Southern European countries – particularly Spain, Greece, Cyprus, Italy and Turkey – are projected to face increased water shortages.
Significant reductions in groundwater recharge are estimated for Spain, Portugal and Greece, with negative impacts on the environment and water availability for irrigation.
Increasing droughts will lead to water scarcity and reduced hydropower resources in the Mediterranean region.
This is likely to have knock-on effects on agriculture, energy, transport and food security.
Central and northern European countries will see an increase in annual water availability, with France, Belgium and the UK projected to experience wetter winters and drier summers.
Increased precipitation and water availability will lead to water excess problems, flooding and sewer overflows in cities and potential dam safety issues in northern Europe.
Most (80-90%) of the projected changes are triggered by climate change, with land and water usage together contributing 10-20%.
The rising temperatures mean that even if the objectives of the Paris Agreement are met, the number of people affected by water scarcity in the EU-28 is projected to increase from 85 to 94 million.
But under the extreme warming scenario – which will lead to a decreasing water availability and an increased water demand -, the number of affected people could rise to 295 million.
Some adaptation measures to these impacts are already being implemented by EU Member States within the Water Framework Directive and the Floods Directive.
Adaptation measures to water scarcity may include irrigation practices that lower pressure on water resources, planting more drought-resistant crops, water pricing for irrigation and industrial water resources, developing more efficient cooling technologies in energy generation and shifting to renewable energy production.
Several of these measures were suggested in the Commission’s 2007 Communication on water scarcity and droughts (COM/2007/0414).
However, while planned water efficiency measures would improve the state of water resources under current climate conditions, they may not be sufficient under a climate warming scenario.
Substantial water efficiency changes are needed to cope with the reduced water availability, especially in the Mediterranean region.
In Central and northern European countries, which will see an increase in annual water availability, flood protection, prevention and preparedness measures should be implemented.
The assessment was made using the JRC’s LISFLOOD water resources model combining, for the first time, 11 state-of-the-art climate scenarios (EURO-CORDEX), the JRC's new LUISA (Land Use-based Integrated Sustainability Assessment) 2010-2050 reference land use projection, reference population and GDP projections, and new projections of water consumption.(Left): The Water Exploitation Index (WEI+: net water consumption/freshwater resources) under a 2˚C warmer climate, and (right) the difference compared to current climate (1981-2010).

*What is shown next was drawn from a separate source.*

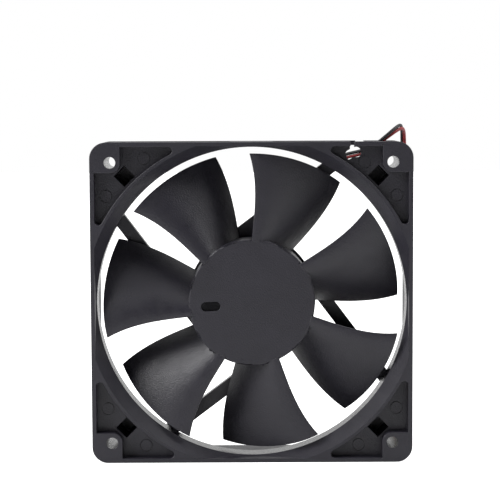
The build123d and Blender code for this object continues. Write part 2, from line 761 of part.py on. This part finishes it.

This shows how the areas of scarcity will stay more or less as they are now, but scarcity episodes will be more intense in magnitude and duration.
The European Commission adopted on 12 November 2018 a report on the implementation of the EU Strategy for Adaptation to Climate Change, which includes evidence of worsening climate impacts and, in particular, water stress and other linked effects in Southern Europe.
The Commission also adopted on 28 November a proposal for a strategic long-term vision for a prosperous, modern, competitive and climate neutral economy by 2050, kick-starting an EU-wide debate on how the EU can make a fair contribution to meeting the long-term temperature goals of the Paris Agreement and how this transformation can be achieved.